Instinctive Behaviour, Producer Surplus, and Corporate Social Responsibility

Publication Year : 2008

In a broader sense, CSR became an issue mainly in the recent years. The evolution of this phenomenon is largely to be credited to the neoliberalist era that began in the last quarter of the 20th century and continues to dominate the new millennium. Not surprisingly, the conceptual and operational definitions of CSR are subject to as many controversies and disappointments as is the outcome of neoliberalist economics manifested in looming threats to social, economic and environmental sustainability. The scope of this study is, however, only limited to addressing the issue of CSR. The analysis is carried out by adopting an inductive approach while probing into both interconnected aspects and disconnected separate currents of the phenomenon. The interconnectivity of CSR relates the capitalist paradigm with the individual/collective human behaviour. The disconnection on the other hand refers to specific real world issues with local and global contexts involving simultaneous but unequal capitalist development in the North and the South.
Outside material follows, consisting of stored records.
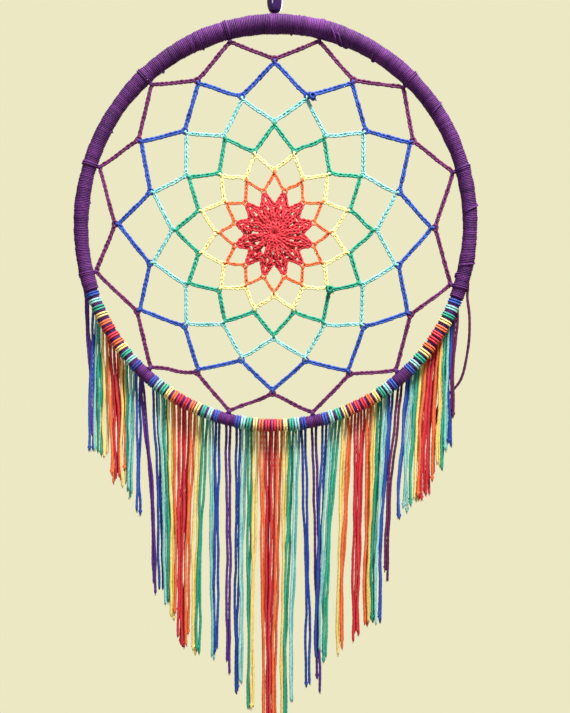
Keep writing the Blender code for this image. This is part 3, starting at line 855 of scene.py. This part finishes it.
def make_tie(number):
    """Turns of yarn round the ring, and the loops that hold the web's corner to them."""
    angle = full_angle(TIE_ANGLES[number])
    covered, half = tie_cover(angle)
    lower = covered == LOWER_WRAP_RADIUS
    corner = tied_corner(number)
    ring = ring_point(angle)
    inward = unit(corner - ring)
    side = unit(np.cross(inward, FRONT))
    outer = TIE_TURNS_RADIUS if lower else covered + 0.0006
    reach = half + 0.15 if lower else 0.55
    # The tie's turns get a little painted shade, its backing full painted shade, and its loops a little
    # painted highlight.
    tubes = [wound(angle - reach, angle + reach, TIE_PITCH, even(outer), TIE_YARN, 20, 6, 0.7, -0.1)]
    if lower:
        tubes.append(shaded_backing(angle - reach, angle + reach, even(outer - TIE_YARN * 1.3)))
    foot = covered + 0.0002
    tip = np.linalg.norm(corner - ring) + 0.0011
    middle = ring + inward * (foot + tip) / 2
    loops = (-1.1, -0.4, 0.4, 1.1) if lower else (-0.7, 0.0, 0.7)
    for n, place in enumerate(loops):
        shift = side * place * 0.00075
        half_length = (tip - foot) / 2 * (1.0 - 0.12 * abs(place))
        tubes.append(link(middle + shift, inward, half_length, 0.0014, TIE_YARN, -place * 0.0004, 0.1))
    node = f"web_tie_{number + 1:02d}"
    return make_piece(f"{node}_yarn", tubes, "purple", "ring", [node])


# The rosette's foundation rounds: radius, how far forward, and points round it.
ROSETTE_ROUNDS = ((0.0016, -0.0006, 24), (0.0088, -0.0009, 48), (0.0150, -0.0006, 72))


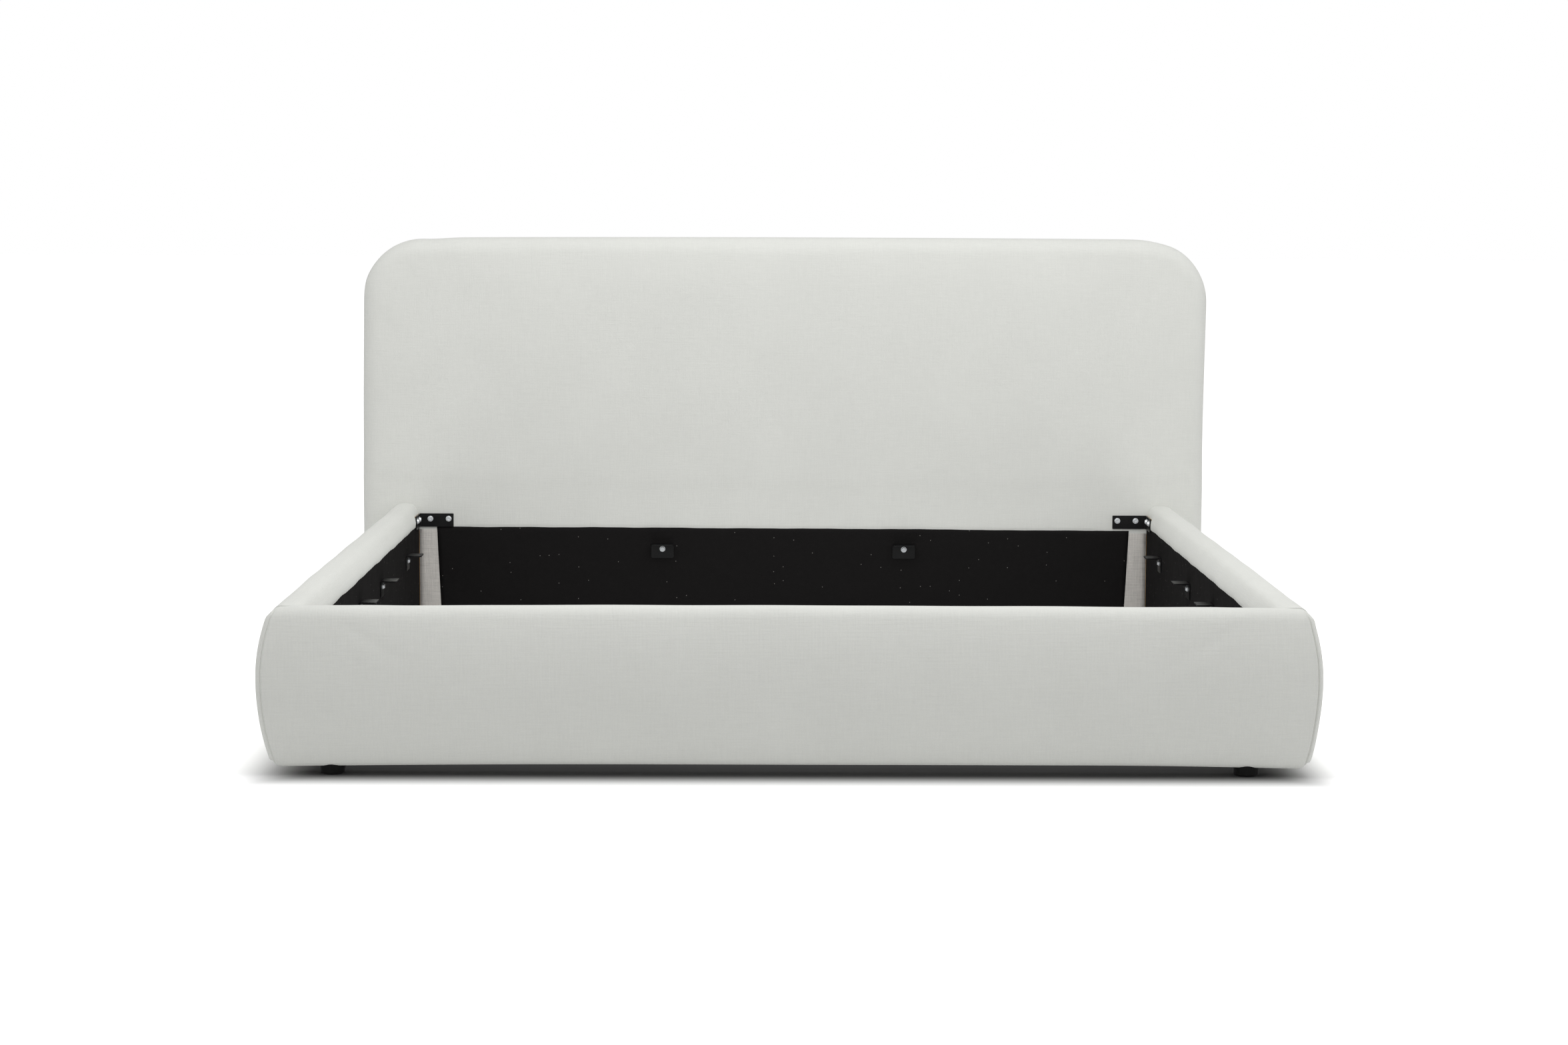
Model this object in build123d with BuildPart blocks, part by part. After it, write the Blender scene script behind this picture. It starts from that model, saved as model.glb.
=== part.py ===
"""Upholstered king-size bed frame: headboard, two side rails, footboard and their brackets.

Units are millimetres. X runs across the bed, Y from foot to head, Z up. The origin lies on
the floor, below the middle of the whole bed. Left and right are as seen from the foot.
"""

import os
from math import atan2, degrees

from build123d import *

os.makedirs("parts", exist_ok=True)

# Mattress well
well_width = 1960
well_length = 2060

# Padded section shared by the side rails and the footboard
rail_thickness = 90
crest_height = 346
floor_clearance = 26
crown_radius = 28
crest_flat = 10
shoulder_radius = 32
bulge_height = 199
toe_tuck = 46
toe_radius = 16
lining_top_height = 290

# Skins
cover_thickness = 1.5
lining_thickness = 1.0

# Timber of the rails and the footboard, from the well outwards
board_thickness = 18
batten_depth = 19
batten_height = 40
outer_skin_thickness = 5
upright_width = 60

# Footboard, as wide as the rails' outer sides stand apart
footboard_end_foam = 60
footboard_edge_radius = 14

# Headboard
headboard_overhang = 154
headboard_height = 1063
headboard_corner_radius = 170
headboard_front_foam = 15
headboard_edge_foam = 20
headboard_front_radius = 40
headboard_back_radius = 12
front_panel_thickness = 9
frame_depth = 68
frame_member_width = 60
mid_rail_height = 80
bolting_board_top = 320
bolting_board_overhang = 20
side_strip_width = 49
headboard_lining_top = 280
back_hem_width = 60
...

The paper is divided into three parts. Part 1 reflects on the relationship between instinctive and ethical behaviour of the entrepreneurs. The former is driven by the motivational force of self-interest exhibited in efforts to accumulate producer surplus, while the latter demands social responsibility under the influence of intrinsic and/or extrinsic regulations. Part II presents a brief review of the literature on CSR, largely relating to the corporate sector in the North. Finally, Part III of the paper analyses the literature on CSR in the developing countries and highlights its recent origins in a world where Technical Barriers to Trade (TBTs) are increasingly underscoring the North-South divide in gains from economic globalisation.